Of course, while the standards were poles apart, so was the premise of emerging professionals vs. celebrities having a go. As entertainment, they each had their own function.
TEN let their series vanish after just three seasons (the US show is now at 10 seasons), a lesson it has similarly learned after parting with both Big Brother and The X Factor. It now revives the brand after a 4 year absence as a genre that is largely ignored by primetime television. The show is also back where it belongs on Sunday nights, rather than the failed mid-week timeslot of its previous outing.
In the host role is TEN-darling Carrie Bickmore with US superstar Paula Abdul lured to accompany Jason Gilkison, Aaron Cash and Shannon Holtzapffel as judges. There are already some key changes to the former series, in the opening audition episode.
If you know your dance then you’ll be smiling when you hear the opening bars of “I Hope I Get It” from A Chorus Line. 100 dancers, who presumably have passed a producer audition already, are divided into four categories: jazz, urban, ballroom and contemporary. As the groups are put through their paces with 4 guest choreographers (including Kelley Abbey) the music cleverly twists into its own variation of the song and the sequence serves as an opening dance card to what will follow.
From there we meet Bickmore and the judges at the audition cull. The kids -let’s face it, they are mostly kids- are in awe of their judging panel, and who can blame them? As they learn group routines several contestants are profiled in back-story packages.
There’s the farmboy who loves to dance, the two girls who are dating one another and worried they may be split, the science-nerd who is part of an urban dance troupe, the boy who sleeps in his mum’s living room, the girl whose mother is paralysed from the waist down, and the guy whose father drops him off at dance lessons from his semi-trailer.
They are wonderfully diverse, optimistic and hungry.
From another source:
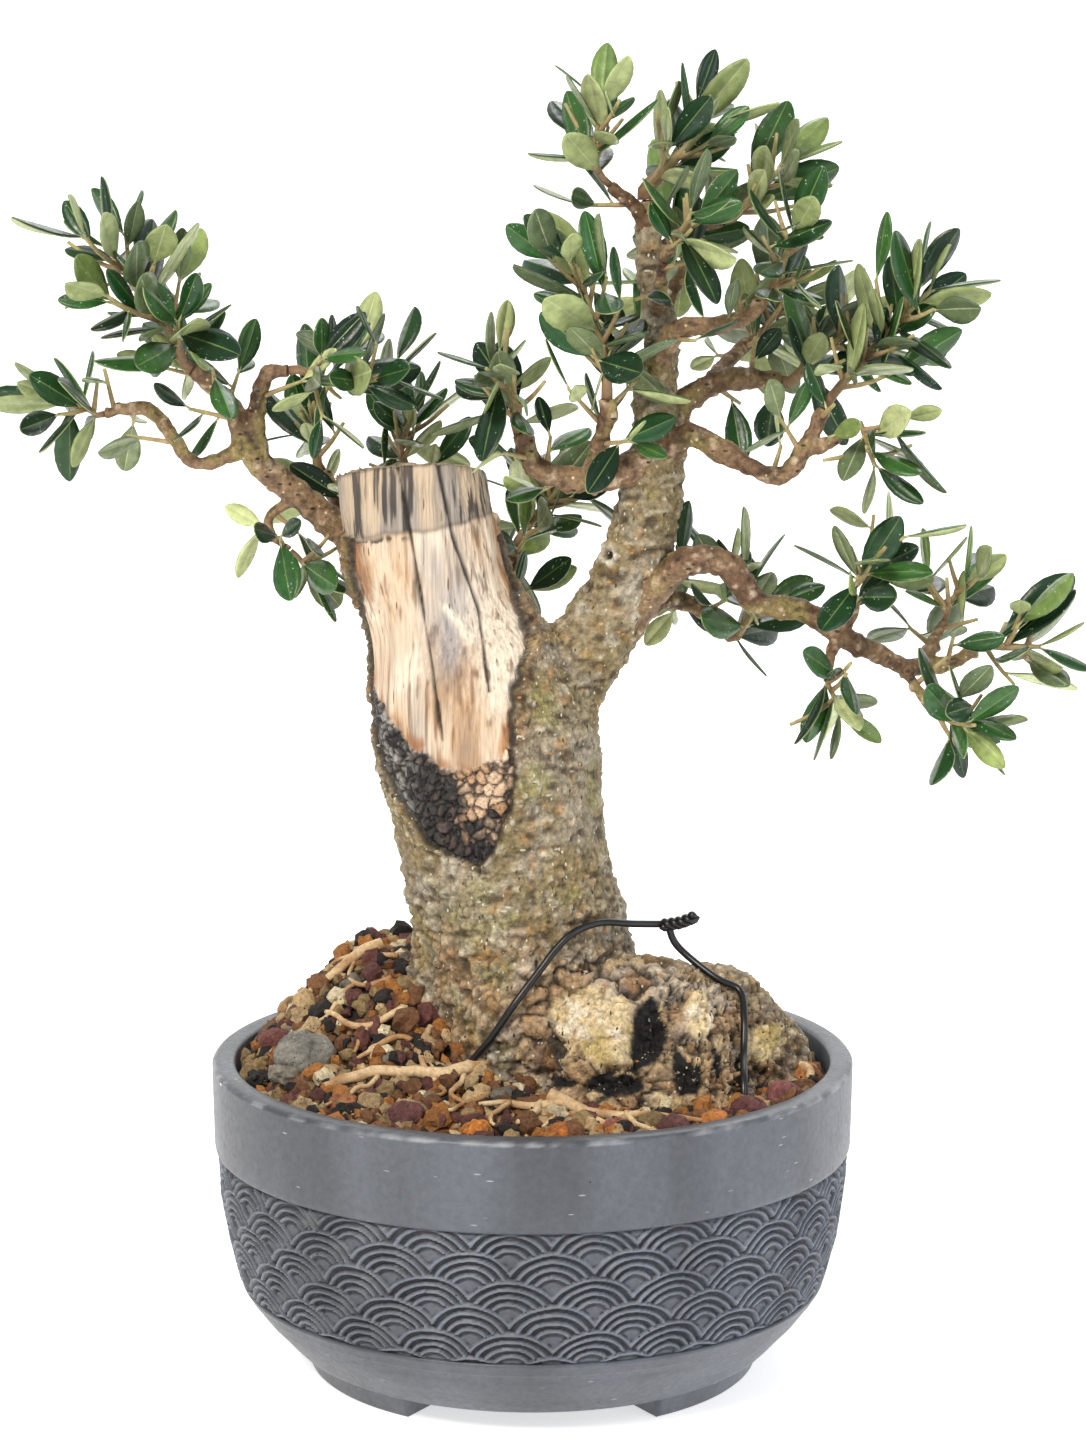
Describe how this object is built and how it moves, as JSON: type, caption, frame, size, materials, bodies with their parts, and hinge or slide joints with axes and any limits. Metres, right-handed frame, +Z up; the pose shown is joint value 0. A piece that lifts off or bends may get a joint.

But having group cattle-calls as opposed to the solo auditions of former seasons, means I have trouble remembering their routines and individual talent. Unlike those singing shows where we connect emotionally to the singer, So You Think You Can Dance Australia offers me a broad brushstroke of choreography. This risks underselling itself when Reality shows require us to connect in early episodes.
I’m also not sure where dancers fit in if their dance style does not fall into the 4 selected categories. Where does Ballet, African or Swing fit?
Encouragingly, the show no longer mocks those with no talent. There are no car-crash auditions by people who snuck in the back door. Everyone here has a level of skill.
But it is still Reality TV and there are tears. As some are culled, hopes and dreams are discarded on the floor like last year’s Programming ideas. At one point segment producers try to collar a distraught eliminated contestant for some camera time. He keeps walking saying “No I don’t have to do anything.” Smart boy.
The editing of the opening episode dwells as much on the 4 judges as the 100 contestants. At this early juncture, the male judges are yet to give us a memorable moment. Carrie Bickmore is most effective when talking with contestants, but the show’s format means the real work in Performance shows is still ahead of her. I didn’t warm to her voice-over narrations which made me feel like I was watching The Project.
I suspect the best is yet to come for this show and it may not realise its potential until we have 20 dancers at the (As Live) Performance shows. Then I can cheer for my favourites, disagree violently with the judges and marvel at the level of skill on the stage.
Until then, we’re probably still warming up on the floor.
So You Think You Can Dance Australia returns 6:30pm Sunday on TEN.